======== AVAILABLE RECORDS

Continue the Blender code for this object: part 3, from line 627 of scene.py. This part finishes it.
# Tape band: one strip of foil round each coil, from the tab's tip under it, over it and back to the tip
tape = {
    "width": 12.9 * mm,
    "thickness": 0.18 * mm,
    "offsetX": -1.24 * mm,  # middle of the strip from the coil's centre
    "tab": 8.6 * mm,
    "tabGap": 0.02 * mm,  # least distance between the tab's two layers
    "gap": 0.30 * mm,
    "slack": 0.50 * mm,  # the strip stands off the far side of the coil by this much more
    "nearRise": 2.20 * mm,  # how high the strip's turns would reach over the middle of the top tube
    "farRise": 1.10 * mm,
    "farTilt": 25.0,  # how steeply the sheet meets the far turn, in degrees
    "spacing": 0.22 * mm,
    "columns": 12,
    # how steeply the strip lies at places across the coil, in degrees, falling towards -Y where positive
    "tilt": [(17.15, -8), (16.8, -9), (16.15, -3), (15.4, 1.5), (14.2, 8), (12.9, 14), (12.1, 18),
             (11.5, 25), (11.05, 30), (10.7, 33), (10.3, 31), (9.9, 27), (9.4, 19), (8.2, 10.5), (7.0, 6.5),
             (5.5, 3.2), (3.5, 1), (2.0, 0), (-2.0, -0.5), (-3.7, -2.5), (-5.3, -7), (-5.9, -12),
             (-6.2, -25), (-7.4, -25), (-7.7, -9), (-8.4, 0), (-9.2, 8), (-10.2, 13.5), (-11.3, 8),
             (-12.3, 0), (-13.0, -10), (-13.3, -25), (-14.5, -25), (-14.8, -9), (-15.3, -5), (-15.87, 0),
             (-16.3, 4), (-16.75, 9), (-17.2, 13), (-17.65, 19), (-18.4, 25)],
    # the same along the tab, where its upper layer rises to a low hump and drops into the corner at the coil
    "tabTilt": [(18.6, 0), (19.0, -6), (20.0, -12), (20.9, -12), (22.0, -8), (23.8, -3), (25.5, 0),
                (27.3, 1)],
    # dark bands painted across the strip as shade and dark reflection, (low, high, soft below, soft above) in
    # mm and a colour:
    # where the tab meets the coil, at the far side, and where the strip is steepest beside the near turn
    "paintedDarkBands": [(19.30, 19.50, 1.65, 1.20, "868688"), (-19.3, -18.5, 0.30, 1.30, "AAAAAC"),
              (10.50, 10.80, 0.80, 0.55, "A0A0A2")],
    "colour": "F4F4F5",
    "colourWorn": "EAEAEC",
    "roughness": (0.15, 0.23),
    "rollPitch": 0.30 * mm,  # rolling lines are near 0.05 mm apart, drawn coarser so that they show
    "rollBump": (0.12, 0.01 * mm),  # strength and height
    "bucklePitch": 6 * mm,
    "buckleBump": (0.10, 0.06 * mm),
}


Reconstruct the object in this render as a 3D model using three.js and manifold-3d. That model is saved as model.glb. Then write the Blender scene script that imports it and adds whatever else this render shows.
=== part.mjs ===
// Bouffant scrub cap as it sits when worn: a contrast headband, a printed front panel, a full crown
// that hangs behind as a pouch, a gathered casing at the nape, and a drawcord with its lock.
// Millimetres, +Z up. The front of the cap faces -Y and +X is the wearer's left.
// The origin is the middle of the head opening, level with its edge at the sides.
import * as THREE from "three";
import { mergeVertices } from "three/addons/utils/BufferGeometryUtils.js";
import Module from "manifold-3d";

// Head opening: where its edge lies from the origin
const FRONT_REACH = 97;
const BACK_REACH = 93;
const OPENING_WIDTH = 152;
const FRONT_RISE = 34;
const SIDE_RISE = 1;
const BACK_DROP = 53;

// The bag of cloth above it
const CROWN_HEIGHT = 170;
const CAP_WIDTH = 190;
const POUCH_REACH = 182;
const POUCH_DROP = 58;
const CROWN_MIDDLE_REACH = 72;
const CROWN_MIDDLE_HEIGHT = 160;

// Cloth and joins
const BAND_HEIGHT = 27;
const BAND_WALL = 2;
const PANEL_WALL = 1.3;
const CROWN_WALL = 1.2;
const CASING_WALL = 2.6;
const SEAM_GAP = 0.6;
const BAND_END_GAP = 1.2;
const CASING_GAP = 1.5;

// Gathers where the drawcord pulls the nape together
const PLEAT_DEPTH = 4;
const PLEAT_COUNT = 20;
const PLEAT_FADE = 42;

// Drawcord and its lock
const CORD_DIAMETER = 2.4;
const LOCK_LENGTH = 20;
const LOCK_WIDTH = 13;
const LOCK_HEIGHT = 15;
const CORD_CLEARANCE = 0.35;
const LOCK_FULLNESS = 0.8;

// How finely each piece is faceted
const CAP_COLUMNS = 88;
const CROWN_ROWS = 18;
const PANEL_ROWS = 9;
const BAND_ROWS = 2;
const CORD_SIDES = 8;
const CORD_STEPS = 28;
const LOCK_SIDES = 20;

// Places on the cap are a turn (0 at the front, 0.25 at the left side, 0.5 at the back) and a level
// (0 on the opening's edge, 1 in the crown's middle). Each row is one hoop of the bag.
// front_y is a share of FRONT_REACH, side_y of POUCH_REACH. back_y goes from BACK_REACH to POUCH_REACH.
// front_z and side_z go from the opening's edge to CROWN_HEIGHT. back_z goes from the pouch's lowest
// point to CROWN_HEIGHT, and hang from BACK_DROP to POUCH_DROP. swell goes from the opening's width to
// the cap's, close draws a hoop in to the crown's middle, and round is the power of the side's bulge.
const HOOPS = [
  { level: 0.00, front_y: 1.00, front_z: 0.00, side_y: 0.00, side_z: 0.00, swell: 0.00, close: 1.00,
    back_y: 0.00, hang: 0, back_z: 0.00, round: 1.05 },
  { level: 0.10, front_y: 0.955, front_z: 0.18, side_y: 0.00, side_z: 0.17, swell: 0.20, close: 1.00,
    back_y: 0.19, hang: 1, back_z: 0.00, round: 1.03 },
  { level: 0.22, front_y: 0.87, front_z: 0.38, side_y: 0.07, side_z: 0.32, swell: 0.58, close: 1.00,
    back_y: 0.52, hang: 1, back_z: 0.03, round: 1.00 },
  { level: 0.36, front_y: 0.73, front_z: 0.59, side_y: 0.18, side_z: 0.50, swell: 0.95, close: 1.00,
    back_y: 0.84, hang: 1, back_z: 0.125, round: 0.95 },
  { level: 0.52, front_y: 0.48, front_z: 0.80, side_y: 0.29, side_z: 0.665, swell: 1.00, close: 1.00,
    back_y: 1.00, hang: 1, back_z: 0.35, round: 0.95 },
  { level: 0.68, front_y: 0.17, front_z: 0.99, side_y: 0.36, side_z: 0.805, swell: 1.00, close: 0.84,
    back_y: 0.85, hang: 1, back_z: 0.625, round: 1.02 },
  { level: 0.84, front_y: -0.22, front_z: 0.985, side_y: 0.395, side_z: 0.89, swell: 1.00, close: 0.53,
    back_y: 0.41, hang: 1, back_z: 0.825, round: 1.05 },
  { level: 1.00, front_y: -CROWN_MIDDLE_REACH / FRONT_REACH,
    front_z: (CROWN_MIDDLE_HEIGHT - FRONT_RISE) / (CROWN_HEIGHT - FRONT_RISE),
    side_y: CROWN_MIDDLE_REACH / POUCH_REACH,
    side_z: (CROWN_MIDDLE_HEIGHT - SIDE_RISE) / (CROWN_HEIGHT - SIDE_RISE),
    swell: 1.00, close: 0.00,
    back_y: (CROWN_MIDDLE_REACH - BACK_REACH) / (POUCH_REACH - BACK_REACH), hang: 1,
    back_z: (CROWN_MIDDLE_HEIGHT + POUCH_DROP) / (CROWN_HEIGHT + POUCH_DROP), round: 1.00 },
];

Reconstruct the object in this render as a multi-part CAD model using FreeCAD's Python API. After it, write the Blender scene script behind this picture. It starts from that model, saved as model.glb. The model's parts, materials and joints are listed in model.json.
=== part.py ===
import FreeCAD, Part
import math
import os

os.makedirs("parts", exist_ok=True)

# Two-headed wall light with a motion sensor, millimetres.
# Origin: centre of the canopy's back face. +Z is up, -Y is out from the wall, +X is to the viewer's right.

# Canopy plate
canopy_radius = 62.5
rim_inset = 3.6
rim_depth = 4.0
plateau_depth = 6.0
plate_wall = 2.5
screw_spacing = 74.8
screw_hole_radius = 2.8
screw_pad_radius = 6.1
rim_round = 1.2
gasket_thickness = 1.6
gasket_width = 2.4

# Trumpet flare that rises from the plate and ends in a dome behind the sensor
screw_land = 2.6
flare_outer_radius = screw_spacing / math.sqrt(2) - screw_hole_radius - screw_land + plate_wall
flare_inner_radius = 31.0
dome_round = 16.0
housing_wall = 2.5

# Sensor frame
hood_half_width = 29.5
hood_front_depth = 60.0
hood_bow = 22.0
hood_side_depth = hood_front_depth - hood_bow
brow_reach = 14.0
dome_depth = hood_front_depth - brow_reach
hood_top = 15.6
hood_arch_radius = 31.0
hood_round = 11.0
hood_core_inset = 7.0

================

DIRECTIONS FOR THIS TASK: Within the listing above, give again exactly every line from the line with "Reconstruct the object in this render as a 3D" through the line with "const LOCK_SIDES = 20;", both included, and no other line.

TASK ANSWER:
Reconstruct the object in this render as a 3D model using three.js and manifold-3d. That model is saved as model.glb. Then write the Blender scene script that imports it and adds whatever else this render shows.
=== part.mjs ===
// Bouffant scrub cap as it sits when worn: a contrast headband, a printed front panel, a full crown
// that hangs behind as a pouch, a gathered casing at the nape, and a drawcord with its lock.
// Millimetres, +Z up. The front of the cap faces -Y and +X is the wearer's left.
// The origin is the middle of the head opening, level with its edge at the sides.
import * as THREE from "three";
import { mergeVertices } from "three/addons/utils/BufferGeometryUtils.js";
import Module from "manifold-3d";

// Head opening: where its edge lies from the origin
const FRONT_REACH = 97;
const BACK_REACH = 93;
const OPENING_WIDTH = 152;
const FRONT_RISE = 34;
const SIDE_RISE = 1;
const BACK_DROP = 53;

// The bag of cloth above it
const CROWN_HEIGHT = 170;
const CAP_WIDTH = 190;
const POUCH_REACH = 182;
const POUCH_DROP = 58;
const CROWN_MIDDLE_REACH = 72;
const CROWN_MIDDLE_HEIGHT = 160;

// Cloth and joins
const BAND_HEIGHT = 27;
const BAND_WALL = 2;
const PANEL_WALL = 1.3;
const CROWN_WALL = 1.2;
const CASING_WALL = 2.6;
const SEAM_GAP = 0.6;
const BAND_END_GAP = 1.2;
const CASING_GAP = 1.5;

// Gathers where the drawcord pulls the nape together
const PLEAT_DEPTH = 4;
const PLEAT_COUNT = 20;
const PLEAT_FADE = 42;

// Drawcord and its lock
const CORD_DIAMETER = 2.4;
const LOCK_LENGTH = 20;
const LOCK_WIDTH = 13;
const LOCK_HEIGHT = 15;
const CORD_CLEARANCE = 0.35;
const LOCK_FULLNESS = 0.8;

// How finely each piece is faceted
const CAP_COLUMNS = 88;
const CROWN_ROWS = 18;
const PANEL_ROWS = 9;
const BAND_ROWS = 2;
const CORD_SIDES = 8;
const CORD_STEPS = 28;
const LOCK_SIDES = 20;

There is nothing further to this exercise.